Being a blogger, I enjoyed reading the article “Social Mania” in the December issue of Runner’s World. Through social media, our lives are becoming more entwined with complete strangers as we share common interests. Running is one that fits the mold quite nicely as people find running buddies through groups organized via social media sites like MeetUp, track their runs on online forums and tweet updates while running.
The article asks, “can Twitter, Facebook, and dailymile make you faster?” What do you think?
Personally, I do not believe that these avenues will ever make a runner faster–that is where one’s dedication through blood, sweat and tears comes into play–but I do know that these tools can help in the fitness motivation department.

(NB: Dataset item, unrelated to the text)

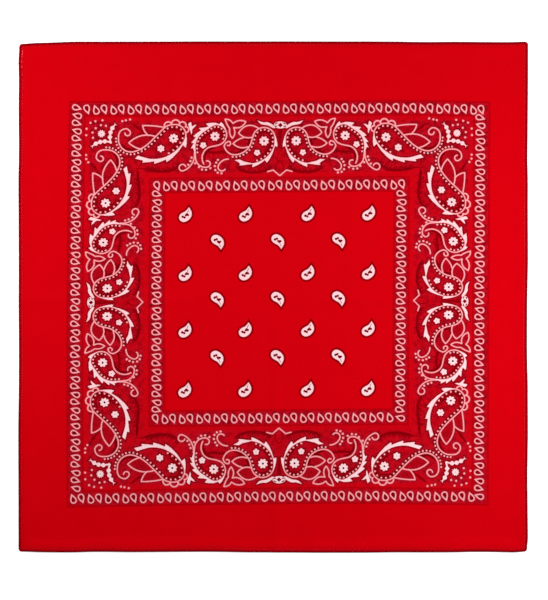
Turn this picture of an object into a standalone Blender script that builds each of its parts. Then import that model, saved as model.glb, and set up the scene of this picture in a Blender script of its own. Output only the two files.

Why did I start blogging? A number of reasons, but one is the fact that I knew I could be more accountable to myself for sticking to a goal if I wrote it down, and why not let the world see it online. Along the way this has turned into so much more than a diary of my runs. The blog has brought fellow runners to the site who send encouraging notes before a big race and I’ve had a steady stream of friends who are willing to share their stories on my site. I can update friends and family from afar (whether they choose to read what I write or not is up to them) without “boring” them in-person of the details of my “obsession” with fitness. I have learned that since my passion may not be like everyone else’s, this is an easy place to share my love of running and adventure in a less intimidating way. The blog is my place where I can write freely in my own voice without a worry about the end result. It helps me to express myself creatively, explore new ideas, and maybe, just maybe, teach and encourage someone else. I am the owner of the pages and can pick and choose just what I feel like conveying at any given moment.
Yes, I tweet, although not obsessively. The article gave me some new Twitter friends to follow–running gurus, #runnerds, #motherrunners, and foodies (or drinkies) to name a few groups that Runner’s World nicely lists. Being connected is great and yet the digital age/revolution/whatever-we-call-it-these-days that our society is going through also has its time and place for shut-off mode when the sneakers get laced up and it’s time to head out the door. Sure I take photos on runs for the blog and I even texted family during each of my marathons to give them updates on mile markers, but there is still something so pure and fundamental about running that also deserves our full attention.
Running has always been my “me” time, the time to clear my head and breathe a little deeper. Don’t lose sight of what running means to you. And then you can come and share it with the world.